Books Nine, Ten and Eleven concern the quest of Gilgamesh, he who was the last of the semi-divine children of the gods and the first to realize his eternal confinement to the mortal sphere. What follows is, in effect, the hero quest of civilized man, of we domesticated humans. This is a very different and separate story from that of Gilgamesh and Enkidu, as demonstrated by the hero’s need to recount their fate to the Breweress.
Over the course of this adaptation of our most ancient tale I have employed rather intrusive footnotes, interpretations gleaned from comparative mythology to assist in the reader’s appreciation of the primal messages imbedded in that story. I am convinced that the story of Enkidu is our most ancient tale and was later woven into the story of Gilgamesh as its foundation, as a preservation of and goodbye to, a previous worldview.
The story of Gilgamesh alone [1] should stand alone. I will only include brief footnotes on terminology and period details for the remainder of the text. Just as books 1-8 served as a preservation of the Primal Age of the Hunter and an introduction to the Settled Age of the King, books 9-11 appear to be an ancient message in a bottle [actually carved and baked in clay] from the ancient mind, at the Dawn of Civilizated Time, to whomever might reside at the End of Civilized Time with the means to comprehend.

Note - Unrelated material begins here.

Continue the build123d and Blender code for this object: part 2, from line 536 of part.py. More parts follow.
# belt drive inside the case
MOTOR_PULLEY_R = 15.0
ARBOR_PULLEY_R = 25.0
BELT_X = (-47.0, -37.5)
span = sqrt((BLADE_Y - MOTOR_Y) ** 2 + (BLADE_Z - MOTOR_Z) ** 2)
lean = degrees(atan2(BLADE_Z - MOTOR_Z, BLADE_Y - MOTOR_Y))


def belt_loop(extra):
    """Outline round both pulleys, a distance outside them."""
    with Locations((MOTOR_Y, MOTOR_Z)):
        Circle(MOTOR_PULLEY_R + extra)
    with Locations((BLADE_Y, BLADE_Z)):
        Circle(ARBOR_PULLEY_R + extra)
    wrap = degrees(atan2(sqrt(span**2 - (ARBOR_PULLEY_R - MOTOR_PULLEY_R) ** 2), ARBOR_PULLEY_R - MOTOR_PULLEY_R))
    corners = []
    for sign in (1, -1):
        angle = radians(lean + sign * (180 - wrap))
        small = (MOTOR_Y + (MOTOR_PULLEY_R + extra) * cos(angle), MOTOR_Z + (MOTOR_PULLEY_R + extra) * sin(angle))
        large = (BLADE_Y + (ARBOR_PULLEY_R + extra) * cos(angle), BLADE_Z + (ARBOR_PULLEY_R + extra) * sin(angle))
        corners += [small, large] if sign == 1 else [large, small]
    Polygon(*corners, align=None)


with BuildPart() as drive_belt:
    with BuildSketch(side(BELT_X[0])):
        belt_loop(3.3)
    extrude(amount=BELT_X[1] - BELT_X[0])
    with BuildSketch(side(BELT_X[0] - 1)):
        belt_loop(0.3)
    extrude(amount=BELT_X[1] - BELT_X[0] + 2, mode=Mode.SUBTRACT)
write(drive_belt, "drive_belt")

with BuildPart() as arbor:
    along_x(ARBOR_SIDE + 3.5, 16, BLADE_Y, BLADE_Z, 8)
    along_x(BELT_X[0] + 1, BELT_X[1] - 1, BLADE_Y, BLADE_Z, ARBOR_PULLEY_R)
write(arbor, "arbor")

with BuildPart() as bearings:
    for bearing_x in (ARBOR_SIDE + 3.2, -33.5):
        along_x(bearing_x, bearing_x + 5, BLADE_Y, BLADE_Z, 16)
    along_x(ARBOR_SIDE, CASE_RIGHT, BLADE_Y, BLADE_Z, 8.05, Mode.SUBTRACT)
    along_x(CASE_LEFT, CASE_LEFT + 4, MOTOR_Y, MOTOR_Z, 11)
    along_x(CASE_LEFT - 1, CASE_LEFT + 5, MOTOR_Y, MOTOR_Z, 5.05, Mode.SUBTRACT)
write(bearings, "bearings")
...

The editor of the Babylonian version of Gilgamesh that has come down to us, and to whom I owe apologies for attempting to restore some of its more ancient tone, who put his imprint on this story about 3,200 years ago, was Sin-leqi-unninni, or, in English: Moon-Father-Is-the-One-Who-Accepts-a-Prayer.

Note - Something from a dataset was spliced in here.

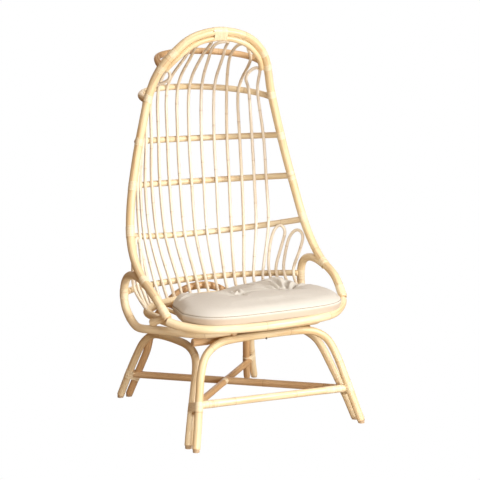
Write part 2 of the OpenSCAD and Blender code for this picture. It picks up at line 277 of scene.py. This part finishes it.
def caps(shell):
    """The two flat round ends: groups of coplanar triangles whose corners lie on one circle."""
    co, tri = shell[:2]
    nrm = np.cross(co[tri[:, 1]] - co[tri[:, 0]], co[tri[:, 2]] - co[tri[:, 0]])
    nrm /= np.maximum(np.linalg.norm(nrm, axis=1), 1e-12)[:, None]
    edges = {}
    for i, t in enumerate(tri):
        for a, b in ((t[0], t[1]), (t[1], t[2]), (t[2], t[0])):
            edges.setdefault((min(a, b), max(a, b)), []).append(i)
    root = list(range(len(tri)))

    def find(i):
        while root[i] != i:
            root[i] = root[root[i]]
            i = root[i]
        return i
    for fs in edges.values():
        if len(fs) == 2 and nrm[fs[0]] @ nrm[fs[1]] > 0.99995:
            root[find(fs[0])] = find(fs[1])
    groups = {}
    for i in range(len(tri)):
        groups.setdefault(find(i), []).append(i)
    found = []
    for g in groups.values():
        if len(g) < 4:
            continue
        v = sorted(set(tri[g].reshape(-1)))
        c = co[v].mean(0)
        d = np.linalg.norm(co[v] - c, axis=1)
        if sum(abs(d - d.max()) < 0.02 * d.max()) >= len(v) - 1:
            found.append((set(v), c, d.max()))
    return found


def tubes(node):
    """(centre points, radius) of every swept tube or bar in a CAD node."""
    out = []
    for shell in shells(node):
        co, near = shell[0], shell[2]
        ends = caps(shell)
        ends.sort(key=lambda q: (round(q[1][2], 3), q[1][0]))
        layer, done, line = set(ends[0][0]), set(ends[0][0]), [ends[0][1]]
        whole = True
        while True:
            nxt = set(q for a in layer for q in near[a]) - done
            if not nxt:
                break
            v = co[sorted(nxt)]
            c = v.mean(0)
            d = np.linalg.norm(v - c, axis=1)
            whole = whole and d.max() - d.min() < 0.25 * d.max() and d.max() < 1.6 * ends[0][2]
            line.append(c)
            done |= nxt
            layer = nxt
        if not whole or len(line) == 2:
            line = [ends[0][1], ends[-1][1]]
        out.append((np.array(line), ends[0][2]))
    return out


def smooth_line(p):
    """A fine, smooth curve through the ring centres."""
    step, passes = 0.002, 60
    if len(p) == 2:
        n = max(2, int(np.linalg.norm(p[1] - p[0]) / step))
        return p[0] + (p[1] - p[0]) * np.linspace(0, 1, n)[:, None]
    q = np.vstack([2 * p[0] - p[1], p, 2 * p[-1] - p[-2]])
    out = []
    for i in range(1, len(q) - 2):
        a, b, c, d = q[i - 1:i + 3]
        n = max(2, int(np.linalg.norm(c - b) / step))
        t = (np.arange(n) / n)[:, None]
        out.append(0.5 * (2 * b + (c - a) * t + (2 * a - 5 * b + 4 * c - d) * t ** 2
                          + (3 * b - a - 3 * c + d) * t ** 3))
    out = np.vstack(out + [p[-1:]])
    for _ in range(passes):
        out[1:-1] += 0.5 * (0.5 * (out[:-2] + out[2:]) - out[1:-1])
    return out


class Mesh:
    """Collects vertices, faces and the attributes that the materials read."""

    def __init__(self):
        self.v, self.f, self.mi = [], [], []
        self.grain, self.ring, self.tone = [], [], []

    def add(self, co, grain, ring, tone):
        i = sum(len(a) for a in self.v)
        self.v.append(np.asarray(co, float))
        self.grain.append(np.asarray(grain, float))
        self.ring.append(np.asarray(ring, float))
        self.tone.append(np.full(len(co), tone))
        return i

    def make(self, name, mats, body=CHAIR):
        me = bpy.data.meshes.new(name)
        me.from_pydata(np.vstack(self.v).tolist(), [], self.f)
        for nm, kind, data in (("grain", "FLOAT_VECTOR", np.vstack(self.grain)),
                               ("ring", "FLOAT", np.concatenate(self.ring)),
                               ("tone", "FLOAT", np.concatenate(self.tone))):
            a = me.attributes.new(nm, kind, "POINT")
            a.data.foreach_set("vector" if kind == "FLOAT_VECTOR" else "value",
                               data.astype(np.float32).reshape(-1))
        me.polygons.foreach_set("material_index", self.mi)
        return link(me, name, mats, body)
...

The pious old scribe deserves credit where it has been long overdue.
Notes
1. The modern hero quest under civilized conditions is typically a lonely journey of self-discovery conducted against the alienating backdrop of a hierarchal society that does not recognize—indeed denies—the unknown, where primal, tribal societies often feature sibling and companion heroes and sacred bands–reflecting ancestral explorer groups—who seek the unknown on behalf of the group, that reemerge into myth via the story teller in such epics as: Gilgamesh [Enkidu and Gilgamesh], The Iliad [Achilles and Patroclus] [2], Roman myth [Romulus and Remus], The Song of Roland [Roland and Charlemagne] [3], The Grail Romances [Lancelot and Arthur] and even in Robert Louis Stevenson’s The Strange Case of Doctor Jekyll and Mister Hyde, and was most recently done by Edgar Rice Burroughs in his Tarzan series, with one hero transforming in a largely environment-dependent fashion from civilized lord to ape man and back again.
2. Yes, the Odyssey is essentially a civilized tale of an alienated hero journey, very comparable to the lone quest of Gilgamesh in books 9-11, and serves the same narrative returning purpose within the context of the chronologically incomplete Iliad.
3. Beowulf is in many ways the primal hero tale of the sacred band, yet has much of the domesticated-wild dichotomy of the Song of Roland and Gilgamesh, with an impotent civilized king having to send for a primal type hero. Likewise, The Song of Roland echoes the insubordination of the primal band-leading hero [Achilles] in the face of the machinations of army-managing hero kings. All of these epics build on Gilgamesh, or at least the pattern set down by the early poets in presenting this heroic dichotomy. However, the naive loyalty and affection of Gilgamesh and Enkidu are never again present [though The Song of Roland Comes close, with teh heroes severed from each other by the plot] in the open-hearted innocence present in both of these youthful, even childish, heroes in the face of a world which looms ever larger and more terrible.